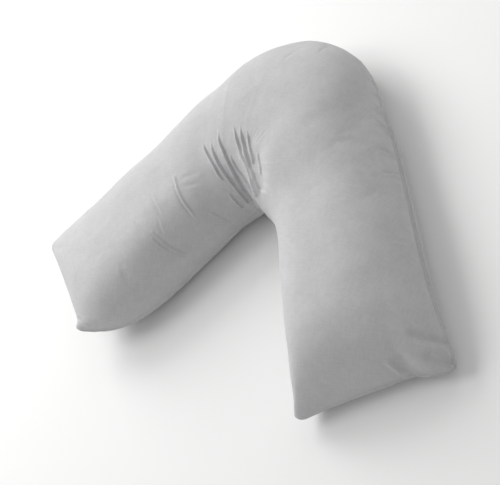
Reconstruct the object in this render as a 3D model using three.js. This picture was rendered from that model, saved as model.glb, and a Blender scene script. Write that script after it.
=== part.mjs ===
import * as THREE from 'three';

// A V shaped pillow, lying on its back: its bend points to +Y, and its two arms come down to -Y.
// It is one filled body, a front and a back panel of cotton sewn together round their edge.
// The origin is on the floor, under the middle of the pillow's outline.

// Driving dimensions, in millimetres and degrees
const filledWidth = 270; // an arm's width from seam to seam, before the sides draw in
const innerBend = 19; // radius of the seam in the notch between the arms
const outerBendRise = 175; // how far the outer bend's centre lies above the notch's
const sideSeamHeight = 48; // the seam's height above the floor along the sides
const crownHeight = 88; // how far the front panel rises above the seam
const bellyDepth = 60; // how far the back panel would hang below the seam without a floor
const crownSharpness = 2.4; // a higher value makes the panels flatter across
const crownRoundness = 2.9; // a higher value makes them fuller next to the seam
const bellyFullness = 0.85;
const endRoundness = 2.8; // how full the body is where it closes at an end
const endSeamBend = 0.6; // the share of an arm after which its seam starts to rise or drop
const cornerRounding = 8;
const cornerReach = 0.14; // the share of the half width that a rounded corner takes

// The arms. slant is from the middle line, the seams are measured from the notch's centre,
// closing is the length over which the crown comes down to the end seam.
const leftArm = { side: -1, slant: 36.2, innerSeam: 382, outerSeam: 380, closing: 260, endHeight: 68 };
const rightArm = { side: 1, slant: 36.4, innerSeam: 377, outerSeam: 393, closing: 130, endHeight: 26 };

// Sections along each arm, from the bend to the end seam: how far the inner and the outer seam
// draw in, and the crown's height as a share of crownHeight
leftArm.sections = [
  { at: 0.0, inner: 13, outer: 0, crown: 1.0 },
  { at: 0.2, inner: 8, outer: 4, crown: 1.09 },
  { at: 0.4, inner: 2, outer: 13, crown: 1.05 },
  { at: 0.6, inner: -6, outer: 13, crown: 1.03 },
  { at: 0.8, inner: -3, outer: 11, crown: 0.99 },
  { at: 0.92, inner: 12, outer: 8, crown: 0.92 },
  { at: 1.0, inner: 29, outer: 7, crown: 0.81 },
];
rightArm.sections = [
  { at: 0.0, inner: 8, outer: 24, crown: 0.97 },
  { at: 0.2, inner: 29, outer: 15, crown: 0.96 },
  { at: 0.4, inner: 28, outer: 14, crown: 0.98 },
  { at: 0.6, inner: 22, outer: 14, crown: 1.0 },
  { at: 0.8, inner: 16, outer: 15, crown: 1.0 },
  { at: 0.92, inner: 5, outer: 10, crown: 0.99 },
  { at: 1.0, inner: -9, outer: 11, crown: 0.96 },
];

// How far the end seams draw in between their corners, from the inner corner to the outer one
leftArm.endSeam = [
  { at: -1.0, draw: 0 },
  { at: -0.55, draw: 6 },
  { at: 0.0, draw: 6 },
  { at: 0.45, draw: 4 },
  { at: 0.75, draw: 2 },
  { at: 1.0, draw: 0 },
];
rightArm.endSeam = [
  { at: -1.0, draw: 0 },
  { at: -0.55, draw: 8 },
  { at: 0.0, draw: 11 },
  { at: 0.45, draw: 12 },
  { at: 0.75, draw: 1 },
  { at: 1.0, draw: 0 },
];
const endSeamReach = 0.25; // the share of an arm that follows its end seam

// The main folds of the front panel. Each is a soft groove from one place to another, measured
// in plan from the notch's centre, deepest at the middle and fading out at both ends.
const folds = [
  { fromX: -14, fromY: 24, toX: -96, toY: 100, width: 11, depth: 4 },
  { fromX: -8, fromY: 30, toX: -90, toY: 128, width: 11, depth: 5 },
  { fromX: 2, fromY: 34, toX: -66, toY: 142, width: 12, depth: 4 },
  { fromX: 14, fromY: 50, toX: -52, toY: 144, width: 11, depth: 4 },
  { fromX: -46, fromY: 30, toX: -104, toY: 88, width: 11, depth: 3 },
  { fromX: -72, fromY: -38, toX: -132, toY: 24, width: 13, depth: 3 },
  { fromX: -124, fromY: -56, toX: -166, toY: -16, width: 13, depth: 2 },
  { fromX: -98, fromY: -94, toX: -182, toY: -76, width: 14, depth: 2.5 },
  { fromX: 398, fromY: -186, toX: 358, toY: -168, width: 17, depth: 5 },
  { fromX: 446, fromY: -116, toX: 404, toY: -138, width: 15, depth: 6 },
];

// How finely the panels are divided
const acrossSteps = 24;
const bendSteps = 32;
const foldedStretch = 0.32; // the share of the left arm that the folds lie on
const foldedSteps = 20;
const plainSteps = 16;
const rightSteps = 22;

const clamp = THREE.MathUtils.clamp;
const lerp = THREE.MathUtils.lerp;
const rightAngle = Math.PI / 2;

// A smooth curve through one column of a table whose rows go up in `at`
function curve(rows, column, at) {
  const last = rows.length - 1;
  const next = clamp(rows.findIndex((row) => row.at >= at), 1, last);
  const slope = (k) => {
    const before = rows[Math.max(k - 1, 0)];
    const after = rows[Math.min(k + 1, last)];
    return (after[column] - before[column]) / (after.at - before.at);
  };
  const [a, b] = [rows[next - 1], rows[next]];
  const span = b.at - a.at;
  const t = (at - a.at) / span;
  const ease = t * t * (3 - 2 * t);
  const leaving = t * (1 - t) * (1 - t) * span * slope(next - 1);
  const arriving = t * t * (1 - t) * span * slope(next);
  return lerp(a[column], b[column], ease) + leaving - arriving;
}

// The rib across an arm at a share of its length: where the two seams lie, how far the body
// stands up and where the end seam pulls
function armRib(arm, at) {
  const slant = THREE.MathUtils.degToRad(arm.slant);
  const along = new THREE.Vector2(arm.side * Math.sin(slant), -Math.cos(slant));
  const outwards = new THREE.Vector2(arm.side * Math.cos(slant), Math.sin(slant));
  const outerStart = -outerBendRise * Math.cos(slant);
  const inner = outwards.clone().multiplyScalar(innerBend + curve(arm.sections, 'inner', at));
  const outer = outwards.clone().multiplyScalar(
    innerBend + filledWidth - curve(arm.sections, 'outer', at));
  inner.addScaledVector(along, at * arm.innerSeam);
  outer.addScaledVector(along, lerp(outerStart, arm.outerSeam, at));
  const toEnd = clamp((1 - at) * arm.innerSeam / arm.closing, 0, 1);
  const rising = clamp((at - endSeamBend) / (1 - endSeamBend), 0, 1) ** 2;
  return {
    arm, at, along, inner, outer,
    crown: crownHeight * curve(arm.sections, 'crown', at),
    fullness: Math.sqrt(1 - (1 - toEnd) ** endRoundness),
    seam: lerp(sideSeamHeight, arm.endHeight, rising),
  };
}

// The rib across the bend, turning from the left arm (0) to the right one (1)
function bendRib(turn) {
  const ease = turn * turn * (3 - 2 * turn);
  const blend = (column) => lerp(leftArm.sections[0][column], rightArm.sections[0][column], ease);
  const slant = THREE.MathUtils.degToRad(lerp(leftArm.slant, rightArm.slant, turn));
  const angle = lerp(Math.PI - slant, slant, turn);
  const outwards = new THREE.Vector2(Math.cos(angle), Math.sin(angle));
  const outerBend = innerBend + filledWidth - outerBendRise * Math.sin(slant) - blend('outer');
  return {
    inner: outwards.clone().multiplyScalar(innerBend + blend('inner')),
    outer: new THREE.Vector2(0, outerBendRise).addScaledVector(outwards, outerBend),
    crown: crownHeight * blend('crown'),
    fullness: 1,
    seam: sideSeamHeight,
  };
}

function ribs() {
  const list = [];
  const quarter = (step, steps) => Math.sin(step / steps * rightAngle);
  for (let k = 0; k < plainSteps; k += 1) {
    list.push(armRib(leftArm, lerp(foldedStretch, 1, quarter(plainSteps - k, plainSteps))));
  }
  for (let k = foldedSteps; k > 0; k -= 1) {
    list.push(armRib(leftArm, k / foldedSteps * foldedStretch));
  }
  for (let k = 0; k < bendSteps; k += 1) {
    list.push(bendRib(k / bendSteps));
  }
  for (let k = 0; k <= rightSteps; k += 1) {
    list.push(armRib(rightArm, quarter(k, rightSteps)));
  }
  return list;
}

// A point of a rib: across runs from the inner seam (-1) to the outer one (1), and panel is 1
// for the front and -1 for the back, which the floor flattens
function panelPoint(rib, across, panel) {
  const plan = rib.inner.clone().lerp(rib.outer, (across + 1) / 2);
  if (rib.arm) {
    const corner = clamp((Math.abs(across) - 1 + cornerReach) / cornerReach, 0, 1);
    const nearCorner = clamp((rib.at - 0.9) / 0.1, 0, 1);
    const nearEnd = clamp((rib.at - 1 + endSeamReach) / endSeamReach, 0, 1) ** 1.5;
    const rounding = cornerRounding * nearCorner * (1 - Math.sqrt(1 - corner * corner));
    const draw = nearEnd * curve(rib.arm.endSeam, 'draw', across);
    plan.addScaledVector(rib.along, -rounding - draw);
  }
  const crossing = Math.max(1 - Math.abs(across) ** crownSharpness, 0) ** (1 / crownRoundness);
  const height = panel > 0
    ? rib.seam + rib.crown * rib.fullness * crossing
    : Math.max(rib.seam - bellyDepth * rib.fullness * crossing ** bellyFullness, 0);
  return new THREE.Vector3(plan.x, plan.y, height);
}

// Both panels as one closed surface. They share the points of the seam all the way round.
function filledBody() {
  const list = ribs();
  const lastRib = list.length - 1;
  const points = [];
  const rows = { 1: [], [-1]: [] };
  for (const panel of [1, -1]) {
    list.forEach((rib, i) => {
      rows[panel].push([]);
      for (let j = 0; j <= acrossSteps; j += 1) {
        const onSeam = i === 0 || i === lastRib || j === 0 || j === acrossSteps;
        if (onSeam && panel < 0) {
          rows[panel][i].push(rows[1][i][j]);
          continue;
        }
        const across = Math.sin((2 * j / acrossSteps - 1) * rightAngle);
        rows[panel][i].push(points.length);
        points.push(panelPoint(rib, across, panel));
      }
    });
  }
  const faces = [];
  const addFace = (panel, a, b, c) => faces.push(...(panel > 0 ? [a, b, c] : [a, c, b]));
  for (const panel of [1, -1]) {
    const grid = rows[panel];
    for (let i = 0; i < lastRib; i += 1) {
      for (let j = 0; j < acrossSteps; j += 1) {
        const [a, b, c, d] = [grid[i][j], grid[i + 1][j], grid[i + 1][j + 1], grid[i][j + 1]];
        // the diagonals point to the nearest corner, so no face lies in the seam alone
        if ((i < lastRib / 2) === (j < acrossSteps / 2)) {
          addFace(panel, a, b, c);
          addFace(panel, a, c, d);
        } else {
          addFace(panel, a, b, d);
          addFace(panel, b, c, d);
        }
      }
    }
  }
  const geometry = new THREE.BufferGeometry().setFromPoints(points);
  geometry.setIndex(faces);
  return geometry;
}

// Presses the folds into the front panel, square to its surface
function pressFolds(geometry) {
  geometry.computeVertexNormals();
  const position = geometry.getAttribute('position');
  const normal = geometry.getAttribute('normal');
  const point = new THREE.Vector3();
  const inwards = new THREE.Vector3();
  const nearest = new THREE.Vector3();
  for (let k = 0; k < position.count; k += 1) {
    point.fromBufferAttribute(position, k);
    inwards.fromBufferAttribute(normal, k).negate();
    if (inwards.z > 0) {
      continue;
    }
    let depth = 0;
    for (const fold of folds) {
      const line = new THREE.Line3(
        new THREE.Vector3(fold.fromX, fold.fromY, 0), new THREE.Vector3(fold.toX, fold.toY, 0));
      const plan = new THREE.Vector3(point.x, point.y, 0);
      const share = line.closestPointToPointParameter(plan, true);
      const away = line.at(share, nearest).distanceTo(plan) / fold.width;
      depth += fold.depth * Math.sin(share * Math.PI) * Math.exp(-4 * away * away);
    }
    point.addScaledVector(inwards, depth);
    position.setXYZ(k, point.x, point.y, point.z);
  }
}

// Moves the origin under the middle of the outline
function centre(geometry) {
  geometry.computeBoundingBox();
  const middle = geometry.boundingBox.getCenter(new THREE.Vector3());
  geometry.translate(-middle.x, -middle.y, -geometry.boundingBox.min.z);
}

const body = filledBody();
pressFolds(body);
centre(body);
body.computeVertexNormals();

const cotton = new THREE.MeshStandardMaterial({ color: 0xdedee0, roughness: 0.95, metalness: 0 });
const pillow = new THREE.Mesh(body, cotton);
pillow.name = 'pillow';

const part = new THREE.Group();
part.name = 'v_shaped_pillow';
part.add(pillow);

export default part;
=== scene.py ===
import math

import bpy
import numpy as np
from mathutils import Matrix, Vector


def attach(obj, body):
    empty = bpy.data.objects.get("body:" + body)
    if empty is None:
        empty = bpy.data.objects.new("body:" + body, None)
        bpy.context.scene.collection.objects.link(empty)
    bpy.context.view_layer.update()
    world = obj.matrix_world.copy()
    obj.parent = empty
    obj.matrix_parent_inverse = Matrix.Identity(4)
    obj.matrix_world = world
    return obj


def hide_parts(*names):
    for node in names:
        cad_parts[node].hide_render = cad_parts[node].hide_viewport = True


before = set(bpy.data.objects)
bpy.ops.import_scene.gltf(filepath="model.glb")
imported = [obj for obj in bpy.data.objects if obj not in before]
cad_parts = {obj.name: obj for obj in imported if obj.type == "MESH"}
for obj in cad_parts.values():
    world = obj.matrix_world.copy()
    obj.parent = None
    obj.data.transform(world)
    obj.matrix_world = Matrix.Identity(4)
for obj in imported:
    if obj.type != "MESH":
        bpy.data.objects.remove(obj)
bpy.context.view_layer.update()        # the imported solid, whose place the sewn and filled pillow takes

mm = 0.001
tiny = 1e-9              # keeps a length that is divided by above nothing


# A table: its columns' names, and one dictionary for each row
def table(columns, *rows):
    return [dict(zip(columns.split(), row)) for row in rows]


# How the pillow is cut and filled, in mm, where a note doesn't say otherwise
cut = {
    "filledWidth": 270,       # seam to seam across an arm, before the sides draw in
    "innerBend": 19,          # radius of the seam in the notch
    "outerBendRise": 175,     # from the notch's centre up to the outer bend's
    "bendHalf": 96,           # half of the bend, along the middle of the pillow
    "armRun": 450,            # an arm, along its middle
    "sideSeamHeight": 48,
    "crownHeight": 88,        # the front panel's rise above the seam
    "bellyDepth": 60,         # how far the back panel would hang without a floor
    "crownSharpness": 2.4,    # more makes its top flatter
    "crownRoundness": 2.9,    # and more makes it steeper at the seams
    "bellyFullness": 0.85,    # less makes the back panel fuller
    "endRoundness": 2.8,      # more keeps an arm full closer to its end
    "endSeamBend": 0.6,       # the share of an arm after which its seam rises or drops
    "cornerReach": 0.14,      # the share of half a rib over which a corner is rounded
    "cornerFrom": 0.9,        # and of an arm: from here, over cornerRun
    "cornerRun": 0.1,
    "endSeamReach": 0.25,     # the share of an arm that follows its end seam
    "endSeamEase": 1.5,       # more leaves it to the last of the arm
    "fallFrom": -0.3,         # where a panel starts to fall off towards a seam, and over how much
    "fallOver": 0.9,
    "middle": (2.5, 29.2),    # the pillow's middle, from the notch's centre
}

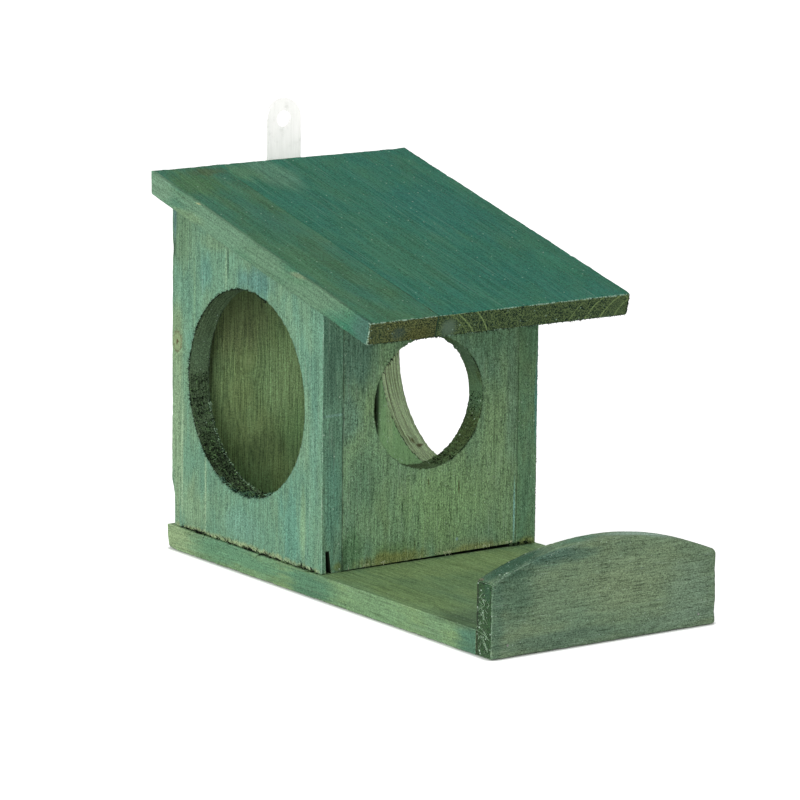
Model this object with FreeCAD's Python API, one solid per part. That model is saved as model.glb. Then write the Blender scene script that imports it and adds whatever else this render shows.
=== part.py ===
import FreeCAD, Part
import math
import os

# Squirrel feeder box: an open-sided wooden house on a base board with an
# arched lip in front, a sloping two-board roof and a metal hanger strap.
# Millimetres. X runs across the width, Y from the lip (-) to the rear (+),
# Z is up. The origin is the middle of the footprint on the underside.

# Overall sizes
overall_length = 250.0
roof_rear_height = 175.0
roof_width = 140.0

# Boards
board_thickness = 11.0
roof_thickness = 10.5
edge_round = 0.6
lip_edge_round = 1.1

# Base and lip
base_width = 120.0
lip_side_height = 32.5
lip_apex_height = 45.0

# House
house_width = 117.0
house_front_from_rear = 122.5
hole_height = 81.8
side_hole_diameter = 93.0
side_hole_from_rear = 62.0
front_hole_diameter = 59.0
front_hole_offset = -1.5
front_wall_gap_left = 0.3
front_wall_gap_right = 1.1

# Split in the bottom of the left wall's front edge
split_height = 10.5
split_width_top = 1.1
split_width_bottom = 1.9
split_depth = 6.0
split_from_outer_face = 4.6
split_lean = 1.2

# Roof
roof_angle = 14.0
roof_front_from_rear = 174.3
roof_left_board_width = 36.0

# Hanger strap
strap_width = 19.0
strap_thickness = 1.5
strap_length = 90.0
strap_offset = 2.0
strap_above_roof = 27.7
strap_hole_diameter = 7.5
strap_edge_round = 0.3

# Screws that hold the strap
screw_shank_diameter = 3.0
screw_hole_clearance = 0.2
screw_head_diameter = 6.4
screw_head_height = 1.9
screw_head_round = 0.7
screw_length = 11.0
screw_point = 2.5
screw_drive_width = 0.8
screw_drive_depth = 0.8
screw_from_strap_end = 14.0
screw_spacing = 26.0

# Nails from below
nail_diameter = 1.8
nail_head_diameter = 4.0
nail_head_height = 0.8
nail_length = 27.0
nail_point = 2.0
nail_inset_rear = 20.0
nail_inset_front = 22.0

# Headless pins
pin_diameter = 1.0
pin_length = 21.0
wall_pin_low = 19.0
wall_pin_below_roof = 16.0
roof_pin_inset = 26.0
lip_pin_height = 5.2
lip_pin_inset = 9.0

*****

WHAT YOU NEED TO DO: Give back, word for word, only the lines above from the line holding "Model this object" to the line holding "# Z is up. The", both included.

RESPONSE TO THIS TASK:
Model this object with FreeCAD's Python API, one solid per part. That model is saved as model.glb. Then write the Blender scene script that imports it and adds whatever else this render shows.
=== part.py ===
import FreeCAD, Part
import math
import os

# Squirrel feeder box: an open-sided wooden house on a base board with an
# arched lip in front, a sloping two-board roof and a metal hanger strap.
# Millimetres. X runs across the width, Y from the lip (-) to the rear (+),
# Z is up. The origin is the middle of the footprint on the underside.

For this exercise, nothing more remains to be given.